Shopify’s Polaris design system initially grew out of Shopify’s Store Management product. When the Shopify Retail team kicked off a project to design the next generation point-of-sale (POS) system, they realized that the patterns in Polaris didn’t exactly fit their needs. The POS system needed to work well in a retail space, often under bright lighting. The app needed to be used at arm’s length, twenty-four to thirty-six inches away from the merchant. And unlike the core admin, where the primary interaction is between the merchant and the UI, merchants using the POS system needed to prioritize their interactions with their customers instead of the UI. The Retail team wanted merchants to achieve an “eyes-closed” level of mastery over the UI so they could maintain eye contact with their customers.
The Retail team decided that the existing color palette, which only worked on a light background, would not be clear enough under the bright lights of a retail shop. The type scale was also too small to be used at arm’s length. And in order for merchants to use the POS system without breaking eye contact with customers, the buttons and other UI elements would need to be much larger.
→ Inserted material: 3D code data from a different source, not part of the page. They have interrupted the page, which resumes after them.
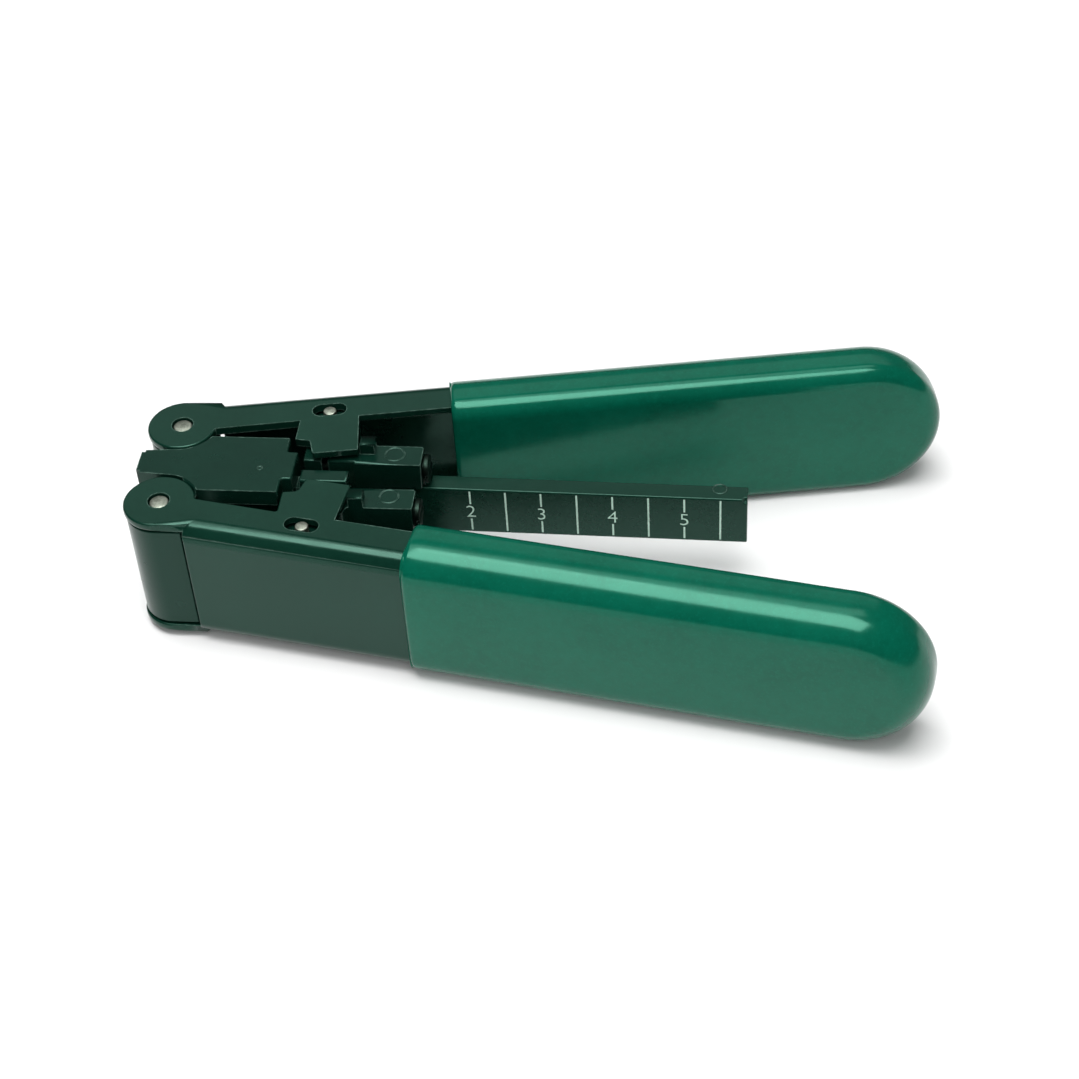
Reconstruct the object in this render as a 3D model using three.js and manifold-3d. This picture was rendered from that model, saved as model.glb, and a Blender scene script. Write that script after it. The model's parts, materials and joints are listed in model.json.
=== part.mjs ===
// Flat-cable jacket stripper: two channel handles pivot on a head block and drive two blade jaws.
// Millimetres. The tool lies on its side: +X runs from the head to the grips, +Y to the far handle, +Z up.
// Everything is built about the point midway between the two pivots, on the head's upper face, and the
// whole tool is then moved so that its origin is the bottom centre of its bounding box.

import * as THREE from 'three';
import { mergeVertices } from 'three/addons/utils/BufferGeometryUtils.js';
import Module from 'manifold-3d';

const wasm = await Module();
wasm.setup();

// ---------- driving dimensions ----------

const HEAD_HEIGHT = 20.4;                 // over both outer faces of the sheet-metal handles
const MID_Z = -HEAD_HEIGHT / 2;
const SHEET = 1.2;                        // handle sheet thickness
const GAP = 0.3;                          // running gap between pieces that face each other
const PIVOT_Y = 7.9;                      // each pivot's distance from the middle
const HANDLE_ANGLE = THREE.MathUtils.degToRad(9.76);

const FIT = 0.15;                         // radial room of a pin or screw in its hole
const PAST = 1;                           // how far a cutting solid runs past the piece it cuts

const EAR_RADIUS = 4.9;
const RIVET = { radius: 1.32, top: -0.15, chamfer: 0.25 };
const DRIVE_PIN = { x: 20.4, y: 11.9, radius: 0.93, top: -0.1, chamfer: 0.2 };

// The handle's own frame: u along the handle from the pivot, v outwards, z up.
const WEB_OUTER_V = 4.9;                  // outer face of the web
const CHANNEL_DEPTH = 6.3;                // web face to the flanges' free edges
const CHANNEL_START = 5.0;
const CHANNEL_END = 93;
const BEND_RADIUS = 2.6;
const SLOT = { u: 20.78, v: 0.48, length: 4.8, width: 2.45 };

const GRIP = { length: 70.2, over: 1.09, inner: 8.36, halfHeight: 11.3, round: 3, corner: 0.6 };
const POCKET = { room: 0.22, chamfer: 1.2 };
const GRIP_START = { far: 37.9, near: 36.0 };

const CAP_Z = -SHEET - GAP;               // upper end of the barrels, just under the ears
const BARREL = { radius: 4.7, bore: 3.6, outerY: 12.6, endX: 3.8, cavityEndX: 8, capThick: 1.7 };
const NECK = { frontX: -4.5, lipX: -4.0, lipHalf: 1.9, half: 2.3, shoulderX: 16.0, hollow: EAR_RADIUS + 0.4 };
const TONGUE = { half: 2.8, endX: 17.45 };
const PLATE = { half: 5.55, thick: 2.5 };
const CORE_HALF = 4.2;                    // half width of the cast body between the two plates
const BRIDGE = { startX: -1.5, endX: 4.4 };
const CABLE_SLOT = { halfWidth: 1.3, halfHeight: 2.05 };
const FINGER = { halfWidth: 1.2, rootX: 17, endX: 24.6, grooveEndX: 18.0, grooveDepth: 1.45 };

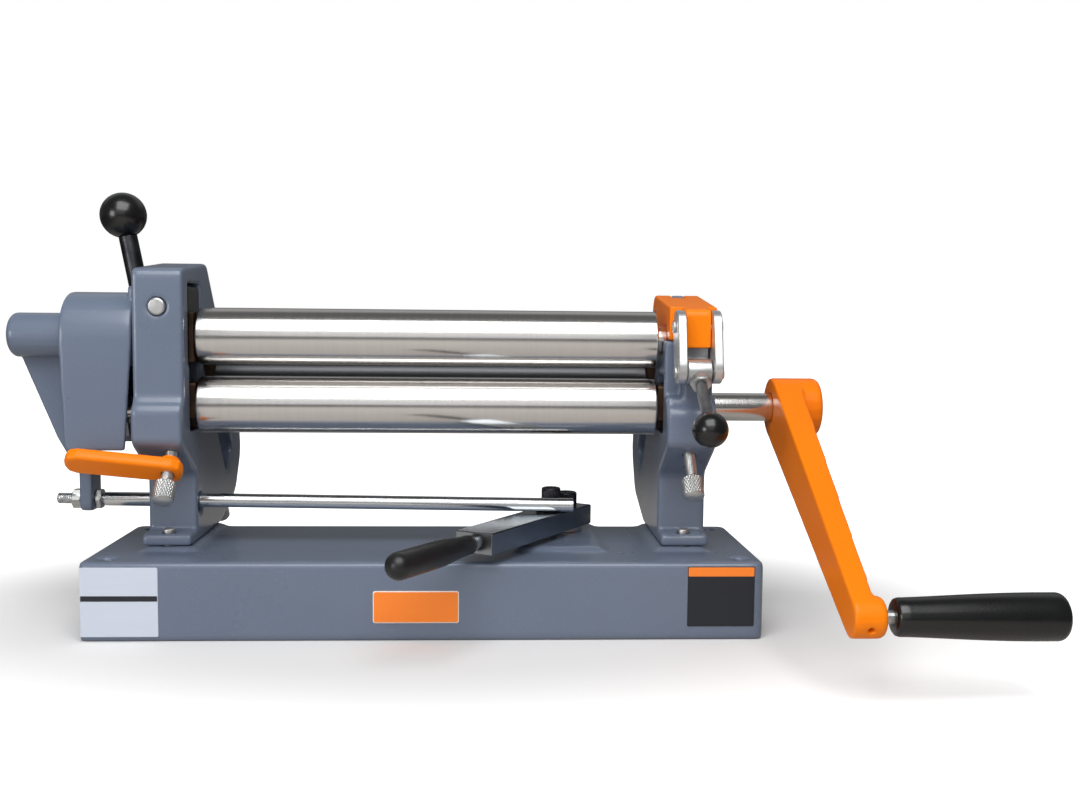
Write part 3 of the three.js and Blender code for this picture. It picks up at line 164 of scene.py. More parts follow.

The Retail team recognized that the current design system didn’t support a variety of environmental scenarios. But after talking with the Polaris team, they realized that other teams would benefit from the solutions they created. The Warehouse team, for example, was also developing an app that needed to be used at arm’s length under bright lights. This work inspired the Polaris team to create a dark mode for the system (Fig 4.10).
This feedback loop between product team and design system team is a great example of how to build the right variation into your system. Build your system around helping your users navigate your product more clearly and serving content needs and you’ll unlock scalable expression.